Today, Coffey still wants to be in the rink for Toronto-Edmonton. He’s won three Norris Trophies an four Stanley Cups, but on a night like this one he’s no different than you or I.
We all want to be in the centre of the hockey universe when Connor McDavid returns to Toronto — on a Saturday night, no less.
“In years gone by you'd have Bob Cole, and before me it was Foster Hewitt. It was Hockey Night in Canada, man. In Toronto,” Coffey said. “Now you’ve got four of the game's best going at it, with Connor and Leon and Matthews and Marner. We laid a pretty good beating on them last week in Edmonton (5-2 Oilers win), so we're going to expect their best. And we’d better have our best.”
“When I was growing up it was called the ACC,” said Nurse, Edmonton top blue-liner today, just as Coffey was back in the day. “You’d go there, watch games, and always dream of one day having your family there in the stands. So it's always a little bit special when you're able to do that.”
Here’s what we know about elite, elite players like the ones we’re talking to here: They all have egos.

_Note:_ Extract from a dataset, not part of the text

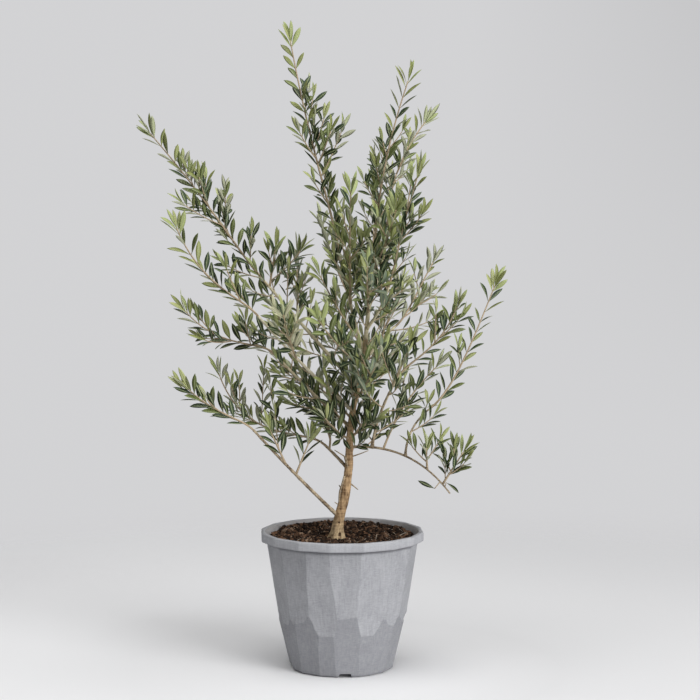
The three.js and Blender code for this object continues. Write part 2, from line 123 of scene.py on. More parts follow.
def plainFinishes(tints, prefix=""):  # tints are (colour, roughness, specular) by name
    return {name: makeFinish(prefix + name, *tint)[0] for name, tint in tints.items()}


def feed(maker, shader, name, wire):
    maker.tree.links.new(wire.socket, shader.inputs[name])


def addBump(maker, shader, height, strength, distance):
    bump = maker.add("Bump", {"Height": height, "Strength": strength, "Distance": distance})
    feed(maker, shader, "Normal", bump)


def addObject(name, data):
    piece = bpy.data.objects.new(name, data)
    bpy.context.scene.collection.objects.link(piece)
    return piece


def turnOut(bm):
    bmesh.ops.recalc_face_normals(bm, faces=bm.faces[:])


def takeMesh(bm, smooth=True):
    mesh = bpy.data.meshes.new("mesh")
    for face in bm.faces:
        face.smooth = smooth
    bm.to_mesh(mesh)
    bm.free()
    return mesh


def arraysOf(bm):  # places, faces and finish numbers
    bm.verts.index_update()
    verts = np.array([v.co[:] for v in bm.verts])
    faces = np.array([[v.index for v in f.verts] for f in bm.faces])
    slots = np.array([f.material_index for f in bm.faces])
    bm.free()
    return verts, faces, slots


def joinedMesh(parts, smooth):  # parts are (places, faces, finish numbers), joined into one mesh
    starts = np.cumsum([0] + [len(verts) for verts, _, _ in parts])
    verts = np.concatenate([part[0] for part in parts])
    faces = np.concatenate([part[1] + start for part, start in zip(parts, starts)])
    mesh = bpy.data.meshes.new("mesh")
    mesh.from_pydata(verts.tolist(), [], faces.tolist())
    slots = np.concatenate([part[2] for part in parts])
    mesh.polygons.foreach_set("material_index", slots.astype(np.int32))
    mesh.polygons.foreach_set("use_smooth", np.full(len(faces), smooth))
    mesh.update()
    return mesh


def evaluated(piece):  # its mesh with modifiers applied; the piece itself goes
    graph = bpy.context.evaluated_depsgraph_get()
    mesh = bpy.data.meshes.new_from_object(piece.evaluated_get(graph))
    mesh.materials.clear()
    bpy.data.objects.remove(piece)
    return mesh


def spunForm(points, steps):  # a line of points spun round the upright axis
    bm = bmesh.new()
    line = [bm.verts.new(point) for point in points]
    edges = [bm.edges.new(pair) for pair in zip(line, line[1:])]
    bmesh.ops.spin(bm, geom=line + edges, cent=(0, 0, 0), axis=(0, 0, 1), angle=2 * math.pi,
                   steps=steps, use_merge=True)
    bmesh.ops.remove_doubles(bm, verts=bm.verts[:], dist=1e-6)
    return bm


def addPiece(name, mesh, finishes, slot, *nodes):
    mesh.name = name
    for finish in finishes:
        mesh.materials.append(finish)
    piece = addObject(name, mesh)
    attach(piece, "root")
    if nodes:
        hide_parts(*nodes)


# camera, lights and floor
view = {
    "lens": 102.1, "distance": 3.6, "height": 0.86, "right": 0.0145, "tiltDown": 4.4, "aim": (0, 0, 0.55),
    "background": (0.648, 0.648, 0.660), "ambient": 0.13,
    "cornerShade": 0.13, "cornerRight": (0.06, 0.18), "cornerHigh": (-0.12, 0.10),
    # floor colours: painted light, paler to the left and paler still round the pot
    "floorLeft": (0.845, 0.845, 0.855), "floorRight": (0.745, 0.745, 0.755), "floorNearPaintedLight": (0.90, 0.90, 0.91),
    "floorAcross": (-0.6, 0.6), "nearPaintedLightReach": (0.14, 0.40), "floorInner": 0.6, "floorOuter": 2.1,
}
softLights = [  # place, size and power of each softbox, all aimed at the middle of the plant
    ((2.90, -3.05, 1.75), 2.3, 146),
    ((-0.3, -0.7, 5.2), 4.5, 222),
]


def setCamera():
    camera = bpy.data.cameras.new("camera")
    camera.lens = view["lens"]
    camera.sensor_width = 36
    holder = addObject("camera", camera)
    holder.location = (view["right"], -view["distance"], view["height"])
    holder.rotation_euler = (math.radians(90 - view["tiltDown"]), 0, 0)
    bpy.context.scene.camera = holder
    bpy.context.scene.view_settings.view_transform = "Standard"


def setWorld():  # an even backdrop, a little darker to the upper right, and a fainter glow from all sides
    world = bpy.data.worlds.new("studio")
    bpy.context.scene.world = world
    world.use_nodes = True
    world.node_tree.nodes.clear()
    maker = NodeMaker(world.node_tree)
    place = maker.place(0)
    right = maker.between(maker.axis(place, 0), *view["cornerRight"])
    high = maker.between(maker.axis(place, 2), *view["cornerHigh"])
    shade = 1.0 - right * high * view["cornerShade"]
    room = maker.add("Background", {"Color": (*view["background"], 1), "Strength": shade})
    glow = maker.add("Background", {"Color": (1, 1, 1, 1), "Strength": view["ambient"]})
    both = maker.add("MixShader", {0: maker.add("LightPath"), 1: glow, 2: room})
    output = world.node_tree.nodes.new("ShaderNodeOutputWorld")
    world.node_tree.links.new(both.socket, output.inputs["Surface"])


def setLights():
    for index, (place, size, power) in enumerate(softLights):
        light = bpy.data.lights.new(f"softbox{index}", "AREA")
        light.energy = power
        light.size = size
        holder = addObject(f"softbox{index}", light)
        holder.location = place
        holder.visible_camera = False
        holder.rotation_euler = (Vector(view["aim"]) - Vector(place)).to_track_quat("-Z", "Y").to_euler()


def makeFloor():  # painted light: paler round the pot and to the left, lifting the shadows of the pot and plant, and clear at its edge
    bm = bmesh.new()
    bmesh.ops.create_circle(bm, cap_ends=True, segments=128, radius=view["floorOuter"] * 1.02)
    floor = addObject("floor", takeMesh(bm, False))
    material, shader, maker = makeFinish("floor", view["floorLeft"], 0.9, 0.1)
    place = maker.place()
    reach = maker.lengthOf(place)
    # painted light: the floor runs paler to the left and round the pot, where the pot and plant shade it
    across = maker.between(maker.axis(place, 0), *view["floorAcross"])
    far = maker.mixColours(across, view["floorLeft"], view["floorRight"])
    near = 1.0 - maker.between(reach, *view["nearPaintedLightReach"])
    feed(maker, shader, "Base Color", maker.mixColours(near, far, view["floorNearPaintedLight"]))
    fade = maker.between(reach, view["floorInner"], view["floorOuter"], interpolation_type="SMOOTHERSTEP")
    surface = {0: fade, 1: Wire(maker, shader.outputs[0]), 2: maker.add("BsdfTransparent")}
    mixed = maker.add("MixShader", surface)
    maker.tree.links.new(mixed.socket, maker.tree.nodes["Material Output"].inputs["Surface"])
    floor.data.materials.append(material)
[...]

Some keep them in check better than others, but you don’t get to where they’re at without wanting to be better than the people around you. Without wanting to be the best.
Coffey agrees with Anderson.
McDavid can talk a good game about a three- or four-point night not being his priority — “I want an Edmonton Oilers win, that’s all I want. If … I have to play a lesser role then that’s OK too. The biggest thing is coming in here and winning a big game,” — but deep down inside, he wants both.
A big night for the team, and a big night on the score sheet.
“There's a reason why Connor is the best,” Coffey declares, “and there's a reason why he keeps exceeding his numbers every year. He walks into that rink and it’s all business. I don't care if it's Winnipeg, or Carolina. ‘I'm here to play the best I can. That's it.’
“I still have visions a couple of years ago when he turned Morgan Reilly around. And that's a damn good defenseman.”
What new visions will we have come Sunday morning?
Isn’t that the beauty of it all?
We get to watch the game, and see for ourselves.